メームスの自転車は3年盗難補償、イノウエです。
はい、ちょっとご無沙汰しておりましたが。その間のことはまたいつか。
今回は急遽ガス窯の扉周りの話をしておきたいと思います。
これは特定のどこかということではなく、これまでの質問や現場確認での蓄積によるネタ。それが昨日友人との会話で溢れちゃったと言う感じです。
そうなんです、意外と扉周りに難があるところが多いみたいです。
窯は耐火断熱レンガで組まれているわけですが、戸当り部分での密閉性を確保するためにセラミックウールを使用してパッキンにしています。この断熱材は柔らかい綿状のものですから、指でぐいっと押せば跡が残るような素材なんです。そしていくら熟練したレンガ師が築いたとしても、扉と本体のレンガの面がピッチリ合うなんてことはありません。そのために12ミリ程度のセラミックウールでパッキンとしているわけですね。
ということは。
正しい扉の閉め方があります。
厳密には正しいハンドルの締め付け方法があるってことです。
以前関西のある企業の相談で伺った工場のガス窯は、ハンドルに棒を突っ込んで「いのっちぎり」に締めていました。そしてわたしが過去動画で指摘したような本体側のレンガ壁の変形が全てのガス窯で見られました。
まぁ動画を見つけてもらって相談をいただき、その後は正しく運用されているようですからいいのですが、何十年もなにやってんだという話です。

(ただのボランティア活動だったな)
また、過去の話ですが、窯の焚き方自体が間違っていた上に、扉のパッキンの補修もせずに、アーチからガンガン炎が出ていたなんて窯の補修もしたことがあります。お亡くなりになったもとの持ち主の作家さんのバブリーな時代は、そんな燃費の悪い焼成でも立派にゴハンが食べられたのかもしれませんが、小さめの0.3㎥なのに一晩にガスボンベを5本使うなんて、令和の今では無理な話です。

(すっかり隙間が広くなって)
配管工事をしたガス屋さんの父親である先代の方が、夜中にボンベもって窯焚きに駆けつけた、なんて美談のように言われてましたが、わたしが適正な焼成方法を指導したことで「本焼きで一本も使わないんですね」とホントの消費量が分かると相当ガッカリしておりました。配管工事費サービスしてくれてたのね、ごめんね。

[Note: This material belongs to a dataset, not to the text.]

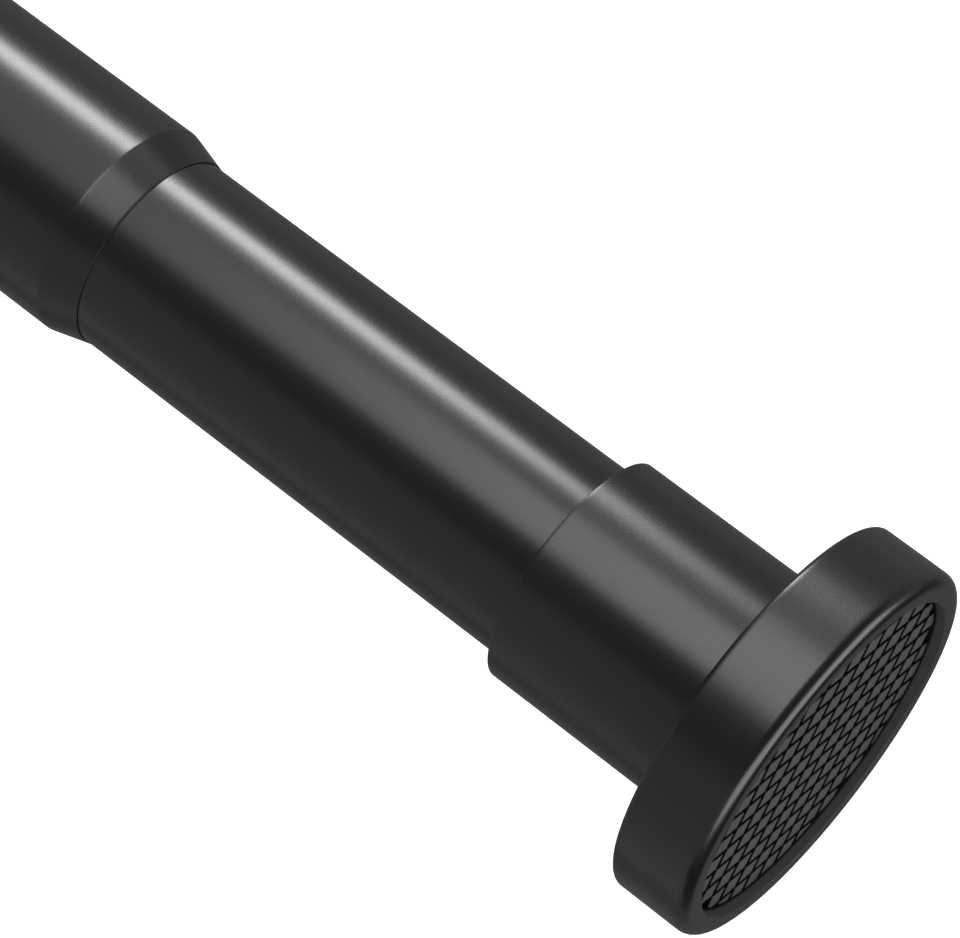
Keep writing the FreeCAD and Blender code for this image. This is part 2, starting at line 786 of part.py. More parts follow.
def moving_tube_plug():
    body = turned("moving_tube_plug", [
        (None, "pilot_r"),
        (None, "end_plug_r"),
        ("plug_length", "end_plug_r"),
        ("plug_length", "end_plug_bore_r"),
        ("plug_face", "end_plug_bore_r"),
        ("plug_face", "boss_r"),
        ("boss_end", "boss_r"),
        ("boss_end", None),
        ("pilot_depth", None),
        ("pilot_depth", "pilot_r"),
    ])
    sketch = new_sketch(body, "XZ_Plane", "rib_outline")
    x0, x1 = size("rib_from"), size("rib_length")
    r0, r1 = size("rib_from_r"), size("rib_to_r")
    points = [FreeCAD.Vector(x, r, 0) for x, r in ((x0, r0), (x1, r0), (x1, r1), (x0, r1))]
    for i in range(4):
        sketch.addGeometry(Part.LineSegment(points[i], points[(i + 1) % 4]))
    for i in range(4):
        sketch.addConstraint(Sketcher.Constraint("Coincident", i, 2, (i + 1) % 4, 1))
    sketch.addConstraint(Sketcher.Constraint("Horizontal", 0))
    sketch.addConstraint(Sketcher.Constraint("Horizontal", 2))
    sketch.addConstraint(Sketcher.Constraint("Vertical", 1))
    sketch.addConstraint(Sketcher.Constraint("Vertical", 3))
    bind(sketch, Sketcher.Constraint("DistanceX", -1, 1, 0, 1, x0), "rib_from")
    bind(sketch, Sketcher.Constraint("DistanceX", -1, 1, 1, 1, x1), "rib_length")
    bind(sketch, Sketcher.Constraint("DistanceY", -1, 1, 0, 1, r0), "rib_from_r")
    bind(sketch, Sketcher.Constraint("DistanceY", -1, 1, 2, 1, r1), "rib_to_r")
    rib = body.newObject("PartDesign::Pad", "plug_rib")
    rib.Profile = sketch
    rib.SideType = "Symmetric"
    rib.setExpression("Length", "Dims.rib_thick")
    doc.recompute()
    ribs = body.newObject("PartDesign::PolarPattern", "plug_ribs")
    ribs.Originals = [rib]
    ribs.Axis = (sketch, ["H_Axis"])
    ribs.Angle = 360
    ribs.Occurrences = int(size("rib_count"))
    body.Tip = ribs
    doc.recompute()
    return place(body, "moving_tube_end_at", about_z)


def build():
    return [
        outer_tube(),
        end_cap("fixed_end_cap", "fixed_collar_r", "fixed_socket_r"),
        grip_pad("fixed_grip_pad", "recess_depth", about_z),
        cap_screw("fixed_cap_screw", "head_at"),
        anchor_plug(),
        cross_pin("anchor_pin", "anchor_pin_length", "anchor_pin_at"),
        guide_rod(),
        washer("guide_rod_washer", "rod_washer_r", "stub_hole_r", "rod_washer_thick", "washer_at"),
        hex_nut("guide_rod_nut", "rod_nut_corner_r", "stub_hole_r", "rod_nut_height", "rod_nut_at"),
        compression_spring(),
        plunger(),
        spindle_collar(),
        cross_pin("spindle_pin", "spindle_pin_length", "spindle_pin_at"),
        threaded_spindle(),
        washer("stop_washer", "stop_washer_r", "spindle_hole_r", "stop_washer_thick", "stop_washer_at"),
        hex_nut("stop_nut", "spindle_nut_corner_r", "spindle_hole_r", "stop_nut_height", "stop_nut_at"),
        guide_bush(),
        bush_clip(),
        nut_plug(),
        plug_rivet("left_plug_rivet", -1),
        plug_rivet("right_plug_rivet", 1),
        hex_nut("spindle_nut", "spindle_nut_corner_r", "nut_bore_r", "spindle_nut_height", "spindle_nut_at"),
        inner_tube(),
        moving_tube_plug(),
        end_cap("moving_end_cap", "moving_collar_r", "moving_socket_r", "moving_face_at", about_z),
        cap_screw("moving_cap_screw", "moving_head_at", about_z),
        grip_pad("moving_grip_pad", "moving_pad_at"),
    ]


def check(pieces):
    for feature in doc.Objects:
        if "Invalid" in feature.State or "Error" in feature.State:
            raise RuntimeError(feature.Name + " did not build: " + str(feature.State))
    for piece in pieces:
        shape = piece.Shape
        if shape.isNull() or not shape.isValid() or shape.Volume <= 0:
            raise RuntimeError(piece.Label + " has no valid solid")
        print(piece.Label, "solids", len(shape.Solids), "volume", round(shape.Volume, 1))


fill_sheet()
pieces = build()
doc.recompute()
check(pieces)
os.makedirs("parts", exist_ok=True)
for piece in pieces:
    piece.Shape.exportStep("parts/" + piece.Label + ".step")
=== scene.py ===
import math
import bmesh
import bpy
from mathutils import Matrix, Vector


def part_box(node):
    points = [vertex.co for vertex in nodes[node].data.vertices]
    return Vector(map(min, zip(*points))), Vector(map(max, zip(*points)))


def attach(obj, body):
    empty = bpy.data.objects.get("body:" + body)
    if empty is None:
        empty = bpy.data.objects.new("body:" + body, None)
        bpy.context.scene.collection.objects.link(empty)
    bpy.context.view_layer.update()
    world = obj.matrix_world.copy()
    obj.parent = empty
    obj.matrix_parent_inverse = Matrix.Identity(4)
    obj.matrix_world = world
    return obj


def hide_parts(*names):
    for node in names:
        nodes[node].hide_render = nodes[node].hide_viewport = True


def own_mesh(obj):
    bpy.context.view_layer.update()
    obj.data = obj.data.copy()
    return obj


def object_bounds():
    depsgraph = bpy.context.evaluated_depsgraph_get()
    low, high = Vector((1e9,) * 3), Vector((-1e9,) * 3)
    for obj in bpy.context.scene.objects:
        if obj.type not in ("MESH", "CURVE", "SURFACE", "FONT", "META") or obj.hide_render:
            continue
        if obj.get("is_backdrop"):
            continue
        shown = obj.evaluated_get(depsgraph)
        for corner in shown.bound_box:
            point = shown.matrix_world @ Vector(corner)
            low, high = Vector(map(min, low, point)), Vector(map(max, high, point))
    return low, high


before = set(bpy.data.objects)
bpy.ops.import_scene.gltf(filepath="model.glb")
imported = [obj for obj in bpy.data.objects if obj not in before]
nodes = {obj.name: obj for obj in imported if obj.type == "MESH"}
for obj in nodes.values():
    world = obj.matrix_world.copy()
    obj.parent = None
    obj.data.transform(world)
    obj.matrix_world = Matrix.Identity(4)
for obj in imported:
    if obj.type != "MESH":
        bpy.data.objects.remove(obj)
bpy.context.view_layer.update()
mm = 0.001
axisX = Vector((1, 0, 0))
print("frame loaded:", len(nodes), "CAD nodes")


# ways of making a mesh, in millimetres along the rod and out from its axis

def newPiece(name, bm):
    # finishes a bmesh as an object at the origin, in metres
    bmesh.ops.remove_doubles(bm, verts=bm.verts[:], dist=0.002)
    bmesh.ops.recalc_face_normals(bm, faces=bm.faces[:])
    bmesh.ops.scale(bm, vec=(mm, mm, mm), verts=bm.verts[:])
    mesh = bpy.data.meshes.new(name)
    bm.to_mesh(mesh)
    bm.free()
    piece = bpy.data.objects.new(name, mesh)
    bpy.context.scene.collection.objects.link(piece)
    return piece


def onlyVerts(items):
    return [item for item in items if isinstance(item, bmesh.types.BMVert)]


def onlyEdges(items):
    return [item for item in items if isinstance(item, bmesh.types.BMEdge)]


def rotated(bm, verts, degrees, axis):
    bmesh.ops.rotate(bm, cent=(0, 0, 0), matrix=Matrix.Rotation(math.radians(degrees), 3, axis), verts=verts)


def slid(bm, verts, along):
    bmesh.ops.translate(bm, vec=(along, 0, 0), verts=verts)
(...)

窯本体の前面の扉アーチから炎がガンガン出ているなんてビジュアル的にはカッコいいのかもしれないけれど、単に補修してないだけじゃんか、ということです。そして、この扉周囲が購入時のまま放置されているガス窯は意外と多いようなんです。
レンガの壁に謎の何かを塗ったりはしているのに、扉のパッキンが大昔のガチな「石綿」みたいなままだったり、ピンで留めているとか、ウールの一部が欠損しているとか、扉ハンドルで締め上げてペラペラの3ミリぐらいになっているとか。
窯本体側の扉の上が真っ黒に煤けているとか、窯場の天井が黒くなっているとか。
いやいや、ガス窯ですぜ。危な〜い!
■風が吹いたら桶屋が儲かる的な流れを考察してみよう!
- 扉の閉め方が間違ってる
- パッキンが傷んでくる
- 炉の密閉が悪くなる
- 還元ムラ、温度ムラができる
- 火力で炉圧を上げてどうにかする
- アーチから炎
- まだ足りない
- ガス圧さらに上げる
- そもそもダンパーとドラフト操作の原理を理解してない
- まぁだだよ
- ガス代がすごいことになる
- ようやく作品がとれるようになる
- やっぱコレぐらい勢いいるぜ
- ガス屋が儲かる笑
それから旋垂扉の開け方も知らない人が実は結構いるというのも先日友人の作家さんからお聞きしました。まずそこを教えないとと思うけど、知らないままの人もかなりいるようです。そういう窯の扉は、扉の開く側の端のレンガが欠けているので一発でわかります。
個人でも窯元さんでも、コスト意識は大切だと思います。
ガス代も値上がりしています。断熱材も上がりました。
こんな時代だからこそメンテナンスをしっかりしましょうよ。
パッキンの張り替えはそこまで費用はかかりません。そして適正な扉ハンドルの締め方も今一度確認してください。
炉圧を意識した窯焚きで良い作品を燃費良く焼成していただきたい。
わたしができるのはこんな発信ぐらいですが。